É fundamental, e, neste momento, urgente, que sejam estabelecidos os limites do nemo tenetur e da ampla defesa dos suspeitos/acusados para que seus advogados possam exercer seu mister de forma serena e segura e, se o caso, para que seu órgão de classe tenha meios para fazer valer as correspondentes prerrogativas.

 


[1] É possível discutir, por exemplo, quais recursos poderiam ser manejados contra determinada decisão ou se estão presentes determinados elementos típicos dos crimes sob investigação.

[2] Discussão mais abrangente, que não pode ser feita, em GÓES, Guilherme de Toledo. O sigilo profissional no processo penal: uma proposta de reinterpretação. Revista do Instituto de Ciências Penais, v. 7, n. 2, p. 395–433, 2022, que já

[3] Julg. em 05/04/2107.

[4] 6ª Turma, julg. Em 06/08/2019. A decisão foi confirmada pelo STF (HC 184.129/RS, j. 2020).

[5] 5ª Turma, julg. em 26/06/2018.

[6] A ordem foi concedida na ocasião, “mesmo sem resposta definitiva a tal questão”.
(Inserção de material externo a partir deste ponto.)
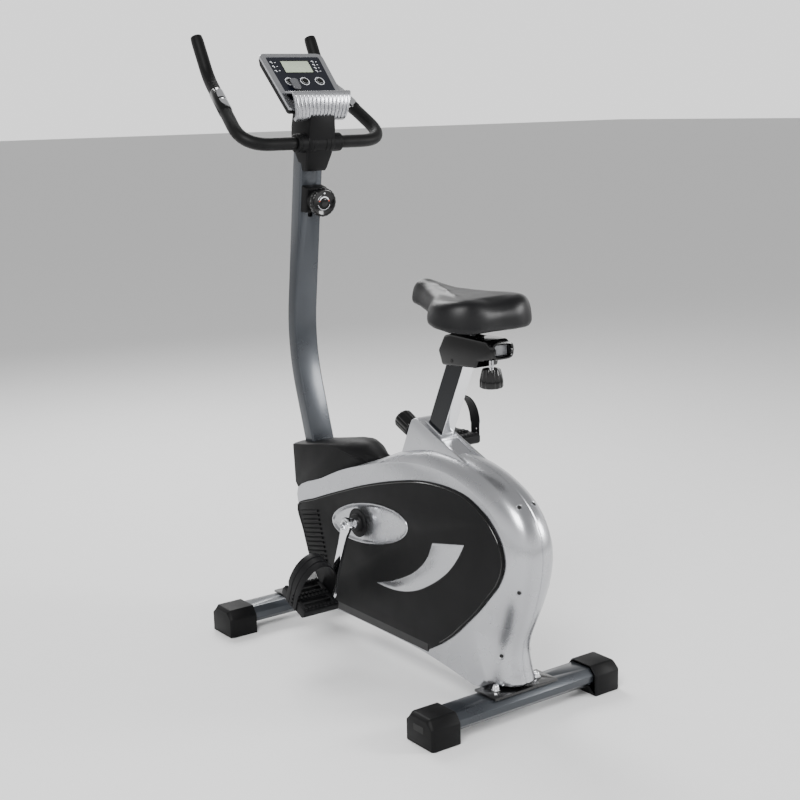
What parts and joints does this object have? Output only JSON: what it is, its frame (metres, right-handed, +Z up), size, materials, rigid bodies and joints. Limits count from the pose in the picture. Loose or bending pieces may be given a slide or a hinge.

[7] FELDENS, Luciano, TEIXEIRA, Adriano. O crime de obstrução de Justiça, Alcance e limites do art. 2º, § 1º, da lei 12.850/2013, São Paulo: Marcial Pons, 2020, p. 9.

[8] RHC 66.908/SP, 6ª Turma, Rel. Min. Sebastião Reis, julg. em 10/11/2016; HC 326.956/SP Quinta Turma, Rel. Min. Jorge Mussi, julg. em 5/11/2015. No mesmo sentido, HC 283.627/SP, Quinta Turma, Rel. Min. Laurita Vaz, julg. Em 3/06/2014.

[9] QUEIJO, Maria Elisabeth, O direito de não produzir prova contra si mesmo, São Paulo: Saraiva, 2012, p. 465.

[10] Ob. cit., p. 277.

[11] Uma proposta envolvendo os deveres extrapenais de cooperação encontra-se em TEIXEIRA, Adriano. Der nemo-tenetur-Grundsatz und außerstrafrechtliche Mitwirkungspflichten. Zeitschrift für die gesamte Strafrechtswissenschaft, v. 135, n. 2, p. 253–306, 2023.

[12] FELDENS, Luciano, TEIXEIRA, Adriano, Ob. cit., p. 41.